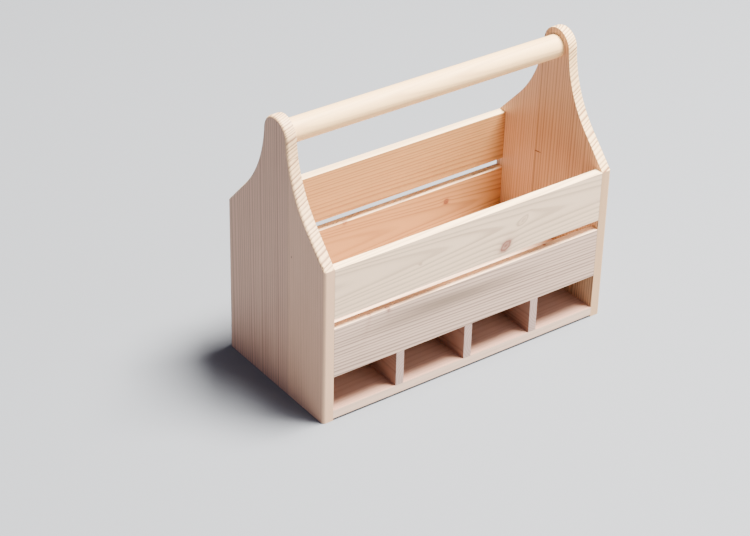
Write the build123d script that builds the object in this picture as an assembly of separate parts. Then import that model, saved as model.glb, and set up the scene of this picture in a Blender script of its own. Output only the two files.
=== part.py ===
from build123d import *
import math
import os

# Open wooden tool tote with a round handle and a row of small compartments in its base.
# Millimetres. +X runs along the handle, -Y is the open front of the compartments and +Z is up.
# The origin is on the ground under the middle of the tote.

# Whole tote
inside_length = 517.0  # clear length between the two ends
tote_depth = 262.0  # front to back
shoulder_height = 273.0  # top of the straight sides, flush with the upper boards

# Ends: each is glued up from a wide and a narrow board, then sawn to shape
end_thickness = 19.0
handle_height = 443.0  # ground to the handle's axis
neck_radius = 31.0  # rounded top of an end, about the handle's axis
cove_radius = 200.0  # hollow between the neck and the slope
slope_angle = 47.0  # the straight slope above the shoulder, from level
seam_offset = 35.0  # glue seam, from the end's centre line
outer_roundover = 5.0  # on the outside arris, down to the feet
inner_easing = 0.8  # narrow bevel on the inside arris above the shoulder

# Handle
handle_diameter = 38.0
socket_depth = 12.0  # blind hole in each end
socket_clearance = 0.1  # on the radius
socket_end_gap = 0.5

# Side boards: an upper and a lower one, front and back, with a slot between
side_thickness = 15.5
side_height = 88.0
slot_height = 17.0
arris = 1.0  # sanded edges of the side boards

# Base, floor, dividers and the compartments' rear wall
foot_height = 3.0  # the ends stand this far below the base
base_thickness = 15.5
floor_thickness = 15.5
rear_wall_thickness = 15.5
divider_thickness = 15.0
divider_count = 3
divider_easing = 0.6

# Joinery
housing_depth = 6.0  # base and floor let into the ends
housing_setback = 12.0  # the base's housing stops short of the front and back
divider_housing_depth = 4.0  # dividers let into the base and the floor
pin_diameter = 8.0
pin_length = 30.0
pin_in_end = 11.0  # the rest of the pin is in the board
pin_clearance = 0.05  # on the radius
pin_end_gap = 0.5
pin_spacing = 52.0  # two pins in each end of a side board

# Heights and depths that follow from the sizes above
upper_bottom = shoulder_height - side_height
lower_top = upper_bottom - slot_height
lower_bottom = lower_top - side_height
base_top = foot_height + base_thickness
half_length = inside_length / 2
half_depth = tote_depth / 2
inner_half_depth = half_depth - side_thickness
rear_wall_front = half_depth - rear_wall_thickness


def block(x, y, z):
    """A block from three (low, high) pairs."""
    size = (x[1] - x[0], y[1] - y[0], z[1] - z[0])
    centre = ((x[0] + x[1]) / 2, (y[0] + y[1]) / 2, (z[0] + z[1]) / 2)
    return Pos(*centre) * Box(*size)


def rod(radius, x):
    """A cylinder along X about the X axis, from x[0] to x[1]."""
    return Pos((x[0] + x[1]) / 2, 0, 0) * Rot(0, 90, 0) * Cylinder(radius, x[1] - x[0])


def end_outline():
    """Face of a whole end in the YZ plane: straight sides, slope, cove and rounded top."""
    slope = math.radians(slope_angle)
    up_slope = Vector(-math.cos(slope), math.sin(slope))
    off_slope = Vector(math.sin(slope), math.cos(slope))
    shoulder = Vector(half_depth, shoulder_height)
    axis = Vector(0, handle_height)
    # The cove's centre is one cove radius off the slope, and its circle touches the neck's.
    offset = shoulder + off_slope * cove_radius - axis
    middle = -offset.dot(up_slope)
    reach = neck_radius + cove_radius
    run = middle - math.sqrt(middle**2 - offset.dot(offset) + reach**2)
    cove_start = shoulder + up_slope * run
    cove_centre = cove_start + off_slope * cove_radius
    neck_point = axis + (cove_centre - axis).normalized() * neck_radius
    to_start = (cove_start - cove_centre).normalized()
    to_neck = (neck_point - cove_centre).normalized()
    cove_middle = cove_centre + (to_start + to_neck).normalized() * cove_radius
    top = axis + Vector(0, neck_radius)
    to_rim = (top - axis + neck_point - axis).normalized()
    half = [
        Line((0, 0), (half_depth, 0)),
        Line((half_depth, 0), shoulder),
        Line(shoulder, cove_start),
        ThreePointArc(cove_start, cove_middle, neck_point),
        ThreePointArc(neck_point, axis + to_rim * neck_radius, top),
        Line(top, (0, 0)),
    ]
    half_face = Plane.YZ * make_face(half)
    return half_face + mirror(half_face, about=Plane.XZ)


def side_board(bottom, front):
    """One long board between the ends, with its long edges eased."""
    y = (-half_depth, -inner_half_depth) if front else (inner_half_depth, half_depth)
    board = block((-half_length, half_length), y, (bottom, bottom + side_height))
    long_edges = board.edges().filter_by(Axis.X)
    if bottom == lower_bottom:
        # The edge that the floor is glued to stays square.
        inner_y = -inner_half_depth if front else inner_half_depth
        long_edges = [
            edge
            for edge in long_edges
            if abs(edge.center().Y - inner_y) + abs(edge.center().Z - bottom) > side_thickness / 2
        ]
    return fillet(long_edges, arris)


def base_board():
    """Base under the compartments, with a tongue at each end that stops short of the edges."""
    z = (foot_height, base_top)
    board = block((-half_length, half_length), (-half_depth, half_depth), z)
    lower_edges = board.edges().filter_by(Axis.X).group_by(Axis.Z)[0]
    board = fillet(lower_edges, arris)
    reach = half_length + housing_depth
    stop = half_depth - housing_setback
    return board + block((-reach, reach), (-stop, stop), z)


def main_floor():
    """Floor of the open well, between the lower side boards and let into both ends."""
    reach = half_length + housing_depth
    depth = (-inner_half_depth, inner_half_depth)
    return block((-reach, reach), depth, (lower_bottom, lower_bottom + floor_thickness))


def rear_wall():
    """Closes the compartments at the back, under the lower back board."""
    return block((-half_length, half_length), (rear_wall_front, half_depth), (base_top, lower_bottom))


def divider_places():
    """X of each divider's middle, for equal compartments."""
    width = (inside_length - divider_count * divider_thickness) / (divider_count + 1)
    pitch = width + divider_thickness
    first = -half_length + width + divider_thickness / 2
    return [first + pitch * i for i in range(divider_count)]


def divider(x):
    """Upright between two compartments, let into the base below and the floor above."""
    sides = (x - divider_thickness / 2, x + divider_thickness / 2)
    upright = block(sides, (-half_depth, rear_wall_front), (base_top, lower_bottom))
    front_edges = upright.edges().filter_by(Axis.Z).group_by(Axis.Y)[0]
    upright = fillet(front_edges, divider_easing)
    behind_front = -half_depth + housing_setback
    foot = block(sides, (behind_front, rear_wall_front), (base_top - divider_housing_depth, base_top))
    floor_span = (-inner_half_depth, min(inner_half_depth, rear_wall_front))
    head = block(sides, floor_span, (lower_bottom, lower_bottom + divider_housing_depth))
    return upright + foot + head


def pin_places():
    """(y, z) of the dowel pins in one end, by the name of the side board that they hold."""
    side_y = half_depth - side_thickness / 2
    upper_middle = upper_bottom + side_height / 2
    lower_middle = lower_bottom + side_height / 2
    rows = {
        "front_upper_board": (-side_y, upper_middle),
        "front_lower_board": (-side_y, lower_middle),
        "back_upper_board": (side_y, upper_middle),
        "back_lower_board": (side_y, lower_middle),
    }
    return {
        name: [(y, middle - pin_spacing / 2), (y, middle + pin_spacing / 2)]
        for name, (y, middle) in rows.items()
    }


def pin_span(end, gap):
    """(low, high) X of a pin in the left (-1) or right (+1) end, lengthened by a gap."""
    inner = end * (half_length - (pin_length - pin_in_end) - gap)
    outer = end * (half_length + pin_in_end + gap)
    return (min(inner, outer), max(inner, outer))


def pins(end):
    """The dowel pins of one end, as one group."""
    pin = rod(pin_diameter / 2, pin_span(end, 0))
    return [Pos(0, y, z) * pin for places in pin_places().values() for y, z in places]


def pin_holes(names):
    """Drilled holes for the pins of the named boards, in both ends."""
    places = pin_places()
    radius = pin_diameter / 2 + pin_clearance
    return [
        Pos(0, y, z) * rod(radius, pin_span(end, pin_end_gap))
        for name in names
        for y, z in places[name]
        for end in (-1, 1)
    ]


def handle():
    """Round handle, its ends seated in the blind sockets."""
    reach = half_length + socket_depth - socket_end_gap
    return Pos(0, 0, handle_height) * rod(handle_diameter / 2, (-reach, reach))


def handle_sockets():
    """Hollows for the handle in both ends."""
    reach = half_length + socket_depth
    radius = handle_diameter / 2 + socket_clearance
    return Pos(0, 0, handle_height) * rod(radius, (-reach, reach))


def edges_at(shape, x, above):
    """Edges that lie in the plane at x, with their middle above a height."""
    in_plane = [edge for edge in shape.edges() if edge.bounding_box().size.X < inner_easing]
    return [edge for edge in in_plane if abs(edge.center().X - x) < inner_easing and edge.center().Z > above]


def whole_end(end, seated):
    """One end before it is parted at its glue seam, cut for everything seated in it."""
    inside_x = end * half_length
    outside_x = end * (half_length + end_thickness)
    panel = Pos(inside_x, 0, 0) * extrude(end_outline(), amount=end * end_thickness)
    panel = fillet(edges_at(panel, outside_x, above=foot_height), outer_roundover)
    panel = chamfer(edges_at(panel, inside_x, above=shoulder_height), inner_easing)
    return panel - seated


def end_boards(end, seated):
    """The wide and narrow boards of one end. The two ends are turned half round to each other."""
    panel = whole_end(end, seated)
    reach = half_length + 2 * end_thickness
    tall = (-1, handle_height + 2 * neck_radius)
    seam = end * seam_offset
    outside = end * 2 * half_depth
    narrow_side = block((-reach, reach), (min(seam, outside), max(seam, outside)), tall)
    return panel - narrow_side, panel & narrow_side


def build():
    """Every node's solids by name."""
    boards = {
        "front_upper_board": side_board(upper_bottom, front=True),
        "front_lower_board": side_board(lower_bottom, front=True),
        "back_upper_board": side_board(upper_bottom, front=False),
        "back_lower_board": side_board(lower_bottom, front=False),
    }
    for name in boards:
        boards[name] -= pin_holes([name])
    dividers = [divider(x) for x in divider_places()]
    base = base_board()
    floor = main_floor()
    seated = [base, floor, handle_sockets(), *pin_holes(boards)]
    left_wide, left_narrow = end_boards(-1, seated)
    right_wide, right_narrow = end_boards(1, seated)
    nodes = {
        "left_end_wide_board": left_wide,
        "left_end_narrow_board": left_narrow,
        "right_end_wide_board": right_wide,
        "right_end_narrow_board": right_narrow,
        "handle": handle(),
        **boards,
        "compartment_rear_wall": rear_wall(),
        "main_floor": floor - dividers,
        "base_board": base - dividers,
        "left_dowel_pins": Compound(children=pins(-1)),
        "right_dowel_pins": Compound(children=pins(1)),
    }
    for number, upright in enumerate(dividers, start=1):
        nodes[f"divider_{number}"] = upright
    return nodes


os.makedirs("parts", exist_ok=True)
for node, shape in build().items():
    export_step(shape, f"parts/{node}.step")
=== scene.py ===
import bpy
import math
from mathutils import Matrix, Vector


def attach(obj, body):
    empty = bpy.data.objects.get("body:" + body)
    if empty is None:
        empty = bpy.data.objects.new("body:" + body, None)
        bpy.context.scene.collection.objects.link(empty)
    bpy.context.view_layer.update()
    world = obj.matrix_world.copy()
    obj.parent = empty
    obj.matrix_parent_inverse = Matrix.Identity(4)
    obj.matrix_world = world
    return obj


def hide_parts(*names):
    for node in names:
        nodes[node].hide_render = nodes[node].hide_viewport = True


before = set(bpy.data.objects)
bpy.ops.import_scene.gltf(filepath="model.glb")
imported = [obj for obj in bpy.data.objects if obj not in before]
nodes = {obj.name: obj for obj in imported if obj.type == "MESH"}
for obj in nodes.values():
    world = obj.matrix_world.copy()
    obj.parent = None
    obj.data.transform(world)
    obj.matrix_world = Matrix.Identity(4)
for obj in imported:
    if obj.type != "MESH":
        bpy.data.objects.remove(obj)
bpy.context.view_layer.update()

# ---------------------------------------------------------------------------------------------
# Left end: two boards of planed Scots pine, edge-glued, then band-sawn to shape and sanded.
# The board behind the seam is rift-sawn, so its growth rings run down its faces as fine lines.
# The board in front is flat-sawn: its faces are calm, and the rings show on its sawn edge.

# What an end is sawn from and to, in metres. The hollow of its side touches the slope and the neck.
end_thickness = 0.019
inside = 0.2585
half_depth = 0.131
shoulder_height = 0.273
axis_height = 0.443
neck_radius = 0.03095
cove_radius = 0.200
slope = math.radians(47)
roundover = 0.005
inner_easing = 0.0008
seam = 0.035
foot_height = 0.003
cove_steps = 48
neck_steps = 32
roundover_steps = 7
up_slope = Vector((-math.cos(slope), math.sin(slope)))
off_slope = Vector((math.sin(slope), math.cos(slope)))
offset = Vector((half_depth, shoulder_height - axis_height)) + off_slope * cove_radius
middle = -offset.dot(up_slope)
run = middle - math.sqrt(middle**2 - offset.length_squared + (neck_radius + cove_radius) ** 2)
cove_start = Vector((half_depth, shoulder_height)) + up_slope * run
cove_centre = cove_start + off_slope * cove_radius
from_slope = math.atan2(off_slope.y, off_slope.x) + math.pi
to_neck = math.atan2(axis_height - cove_centre.y, -cove_centre.x) % math.tau


def srgb(code):
    """An sRGB hex colour as linear RGBA."""
    channels = [int(code[i : i + 2], 16) / 255 for i in (1, 3, 5)]
    linear = [c / 12.92 if c <= 0.04045 else ((c + 0.055) / 1.055) ** 2.4 for c in channels]
    return (*linear, 1.0)


def add(tree, kind, settings=None, inputs=None, stops=()):
    """Adds a node, sets its properties, and fills or links its inputs.

    A list is several links to one input, and stops are a ramp's (place, grey) pairs.
    """
    made = tree.nodes.new(kind)
    for name, value in (settings or {}).items():
        setattr(made, name, value)
    for name, value in (inputs or {}).items():
        for one in value if isinstance(value, list) else [value]:
            if isinstance(one, bpy.types.Node):
                one = one.outputs[0]
            if isinstance(one, bpy.types.NodeSocket):
                tree.links.new(one, made.inputs[name])
            else:
                made.inputs[name].default_value = one
    for number, (at, grey) in enumerate(stops):
        points = made.color_ramp.elements
        point = points[number] if number < 2 else points.new(at)
        point.position, point.color = at, (grey, grey, grey, 1.0)
    return made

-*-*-

→ GOAL OF THE EXERCISE
Give again the lines from the one with "for number, upright" to the one with "bpy.data.objects.remove(obj)", both lines included, exactly and with no other line.

→ RESPONSE TO THE EXERCISE
    for number, upright in enumerate(dividers, start=1):
        nodes[f"divider_{number}"] = upright
    return nodes


os.makedirs("parts", exist_ok=True)
for node, shape in build().items():
    export_step(shape, f"parts/{node}.step")
=== scene.py ===
import bpy
import math
from mathutils import Matrix, Vector


def attach(obj, body):
    empty = bpy.data.objects.get("body:" + body)
    if empty is None:
        empty = bpy.data.objects.new("body:" + body, None)
        bpy.context.scene.collection.objects.link(empty)
    bpy.context.view_layer.update()
    world = obj.matrix_world.copy()
    obj.parent = empty
    obj.matrix_parent_inverse = Matrix.Identity(4)
    obj.matrix_world = world
    return obj


def hide_parts(*names):
    for node in names:
        nodes[node].hide_render = nodes[node].hide_viewport = True


before = set(bpy.data.objects)
bpy.ops.import_scene.gltf(filepath="model.glb")
imported = [obj for obj in bpy.data.objects if obj not in before]
nodes = {obj.name: obj for obj in imported if obj.type == "MESH"}
for obj in nodes.values():
    world = obj.matrix_world.copy()
    obj.parent = None
    obj.data.transform(world)
    obj.matrix_world = Matrix.Identity(4)
for obj in imported:
    if obj.type != "MESH":
        bpy.data.objects.remove(obj)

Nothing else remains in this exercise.